Canadians in BC have the most pessimistic outlook about their children’s future: four in ten (40%) say their children’s standard of living and level of wealth when they become their parents’ age will be worse than their parents. Sharing this opinion are 31% of parents in Quebec, 29% of those in Ontario, 27% of those in Alberta, 26% of those in Saskatchewan and Manitoba, and 15% of those in Atlantic Canada.

Those with kinds under the age of 18 are most likely to believe their children’s standard of living will be better (52%), and least likely to think it will be worse (21%). Those with adult children are less likely to be so optimistic.

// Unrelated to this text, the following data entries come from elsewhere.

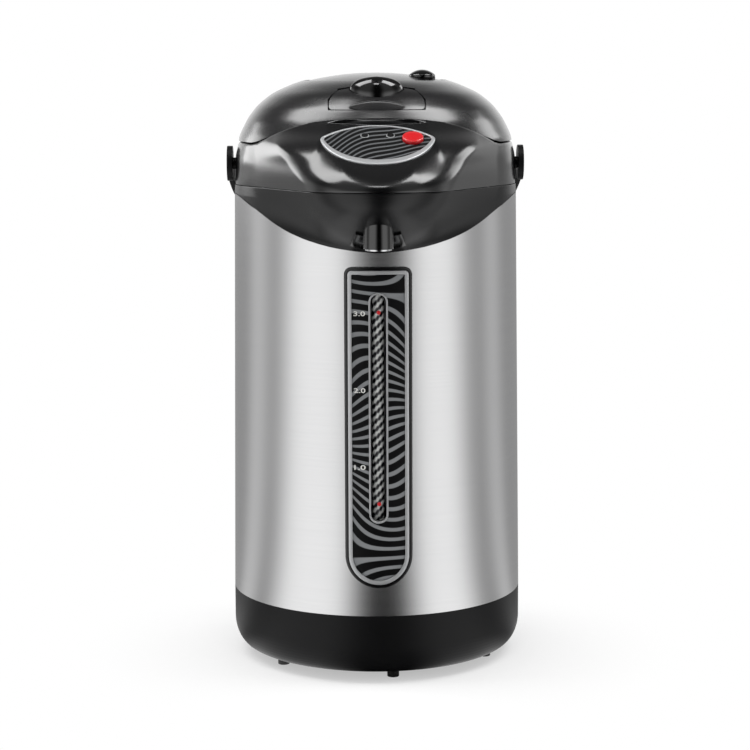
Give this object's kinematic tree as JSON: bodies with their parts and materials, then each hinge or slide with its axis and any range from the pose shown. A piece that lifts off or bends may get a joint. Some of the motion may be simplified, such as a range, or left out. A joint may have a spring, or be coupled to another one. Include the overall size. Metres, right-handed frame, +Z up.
{
  "type": "electric thermo pot",
  "caption": "Tall round electric hot water pot with a steel body, dark domed head, front spout, sight gauge, push-top pump, hinged lid, carrying bail and swivel base.",
  "frame": {"origin": "centre of the circle of feet, on the table the pot stands on", "axes": "+Z up; the spout, control panel and gauge face -Y; +X is the right-hand side seen from the front"},
  "size_m": [0.2032, 0.2659, 0.4045],
  "materials": {
    "steel": "brushed",
    "bright_steel": "polished",
    "head_black": "gloss",
    "base_black": "satin",
    "trim_silver": "satin",
    "panel_black": "gloss",
    "red": "gloss",
    "clear": "clear",
    "lamp": "gloss",
    "rubber": "matte",
    "silicone": "matte",
    "inner_plastic": "matte",
    "felt": "matte",
    "circuit": "satin",
    "brass": "satin",
    "spring": "satin",
    "cast_alu": "cast"
  },
  "bodies": {
    "pot": {"base_housing": "base_black", "base_screws": "spring", "power_board": "circuit", "power_inlet": "inner_plastic", "inlet_pins": "brass", "pump_motor": "cast_alu", "pump_housing": "inner_plastic", "outer_shell": "steel", "gauge_frame": "panel_black", "gauge_bezel": "trim_silver", "gauge_face": "panel_black", "gauge_window": "clear", "level_marks": "red", "tank_wall": "steel", "tank_floor": "steel", "tank_seal_ring": "silicone", "tank_jacket": "felt", "heater_plate": "cast_alu", "thermal_cutouts": "cast_alu", "inlet_hose": "silicone", "riser_hose": "silicone", "lower_tube_fitting": "inner_plastic", "sight_tube": "clear", "upper_tube_fitting": "inner_plastic", "outlet_hose": "silicone", "spout_tube": "bright_steel", "spout_escutcheon": "trim_silver", "head_lower_shell": "head_black", "head_upper_shell": "head_black", "latch_catch": "spring", "panel_bezel": "trim_silver", "panel_face": "panel_black", "indicator_lamps": "lamp", "control_board": "circuit", "tact_switch": "inner_plastic", "lid_hinge_pin": "spring", "handle_pivots": "base_black"},
    "swivel": {"swivel_plate": "base_black", "feet": "rubber", "swivel_retainer": "spring"},
    "rotor": {"pump_rotor": "inner_plastic"},
    "lid": {"lid_cover": "head_black", "lid_inner_cover": "inner_plastic", "lid_steel_disc": "steel", "lid_gasket": "silicone", "air_valve": "inner_plastic", "flap_pins": "spring", "release_spring": "spring", "pump_bellows": "silicone", "bellows_spring": "spring"},
    "lock": {"lock_ring": "inner_plastic"},
    "plate": {"press_plate": "head_black", "lock_knob": "head_black"},
    "button": {"release_button": "panel_black"},
    "bolt": {"latch_bolt": "inner_plastic"},
    "flap": {"grip_flap": "head_black"},
    "handle": {"handle_bail": "head_black"},
    "dispense": {"dispense_button": "red"}
  },
  "joints": [
    {"name": "lid_hinge", "type": "hinge", "parent": "pot", "child": "lid", "pos_m": [0, 0.0845, 0.361], "axis": [-1, 0, 0], "range_deg": [0, 80]},
    {"name": "handle_swing", "type": "hinge", "parent": "pot", "child": "handle", "pos_m": [0, 0, 0.341], "axis": [-1, 0, 0], "range_deg": [-115, 0]},
    {"name": "swivel_turn", "type": "hinge", "parent": "pot", "child": "swivel", "pos_m": [0, 0, 0.006], "axis": [0, 0, 1], "continuous": true},
    {"name": "lock_twist", "type": "hinge", "parent": "lid", "child": "lock", "pos_m": [0, 0, 0.37], "axis": [0, 0, 1], "range_deg": [0, 30]},
    {"name": "pump_press", "type": "slide", "parent": "lock", "child": "plate", "axis": [0, 0, -1], "range_m": [0, 0.014], "stiffness_N_per_m": 400, "springref_m": -0.004, "deforming": ["pump_bellows", "bellows_spring"]},
    {"name": "release_press", "type": "slide", "parent": "lid", "child": "button", "axis": [0, 0, -1], "range_m": [0, 0.004], "stiffness_N_per_m": 500, "springref_m": -0.002, "deforming": ["release_spring"]},
    {"name": "bolt_slide", "type": "slide", "parent": "lid", "child": "bolt", "axis": [0, 1, 0], "range_m": [0, 0.0035]},
    {"name": "grip_lift", "type": "hinge", "parent": "lid", "child": "flap", "pos_m": [0, -0.0585, 0.3888], "axis": [-1, 0, 0], "range_deg": [0, 20]},
    {"name": "dispense_press", "type": "slide", "parent": "pot", "child": "dispense", "axis": [0, 0.4726, -0.8813], "range_m": [0, 0.0012], "stiffness_N_per_m": 800, "springref_m": -0.0005},
    {"name": "rotor_spin", "type": "hinge", "parent": "pot", "child": "rotor", "pos_m": [-0.04, -0.02, 0.045], "axis": [0, 0, 1], "continuous": true}
  ],
  "couplings": [
    {"joint": "bolt_slide", "follows": "release_press", "ratio": 0.875}
  ]
}
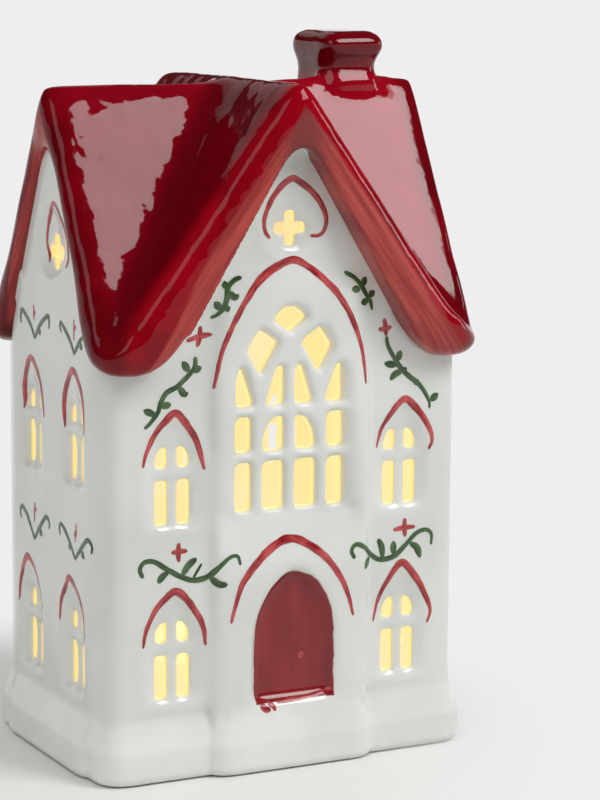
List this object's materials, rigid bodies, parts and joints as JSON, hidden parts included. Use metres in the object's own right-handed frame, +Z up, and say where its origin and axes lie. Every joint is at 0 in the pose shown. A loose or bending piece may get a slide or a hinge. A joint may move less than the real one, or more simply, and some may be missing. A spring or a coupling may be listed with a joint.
{
  "type": "light-up ceramic house figurine",
  "caption": "Glazed ceramic house ornament with a steep red gabled roof, a chimney and cut-out arched windows lit from inside by a battery lamp in the base.",
  "frame": {"origin": "centre of the house's footprint, on the table plane under its foot ring", "axes": "+Z up, -Y out of the front door, +X towards the chimney side"},
  "size_m": [0.139, 0.108, 0.2395],
  "materials": {
    "white_glaze": "clear-glazed white earthenware",
    "red_glaze": "glossy deep red glaze",
    "white_plastic": "moulded white plastic",
    "frosted_plastic": "frosted translucent plastic",
    "silicone": "soft silicone",
    "board": "white solder mask",
    "lamp_lens": "warm white epoxy lens",
    "steel": "plated steel",
    "cell_wrap": "printed film",
    "black_plastic": "moulded black plastic",
    "red_insulation": "wire insulation",
    "black_insulation": "wire insulation"
  },
  "bodies": {
    "house": {"wall_casting": "white_glaze", "roof_casting": "red_glaze", "chimney": "red_glaze", "lamp_housing": "white_plastic", "housing_top": "white_plastic", "diffuser": "frosted_plastic", "seal_ring": "silicone", "led_board": "board", "timer_chip": "black_plastic", "led_1": "lamp_lens", "led_2": "lamp_lens", "led_3": "lamp_lens", "led_4": "lamp_lens", "board_screw_1": "steel", "board_screw_2": "steel", "board_screw_3": "steel", "contact_plate_1": "steel", "contact_plate_2": "steel", "contact_plate_3": "steel", "contact_spring_1": "steel", "contact_spring_2": "steel", "contact_spring_3": "steel", "battery_1": "cell_wrap", "battery_2": "cell_wrap", "battery_3": "cell_wrap", "switch_body": "steel", "lead_positive": "red_insulation", "lead_negative": "black_insulation", "lead_switch": "black_insulation"},
    "switch": {"switch_slider": "black_plastic"},
    "cover": {"battery_cover": "white_plastic"},
    "screw": {"cover_screw": "steel"}
  },
  "joints": [
    {"name": "switch_slide", "type": "slide", "parent": "house", "child": "switch", "axis": [1, 0, 0], "range_m": [-0.003, 0.003]},
    {"name": "cover_lift", "type": "slide", "parent": "house", "child": "cover", "axis": [0, 0, -1], "range_m": [0, 0.03]},
    {"name": "cover_screw_turn", "type": "hinge", "parent": "cover", "child": "screw", "pos_m": [0.0301, 0, 0.004], "axis": [0, 0, 1], "continuous": true}
  ]
}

These are some of the findings of an Ipsos poll conducted between May 16 to 19, 2016, on behalf of BDO. For this survey, a sample of 1,005 Canadians from Ipsos' online panel was interviewed online. Weighting was then employed to balance demographics to ensure that the sample's composition reflects that of the adult population according to Census data and to provide results intended to approximate the sample universe. The precision of Ipsos online polls is measured using a credibility interval. In this case, the poll is accurate to within +/ - 3.5 percentage points, 19 times out of 20, had all Canadian adults been polled. The credibility interval will be wider among subsets of the population. All sample surveys and polls may be subject to other sources of error, including, but not limited to coverage error, and measurement error.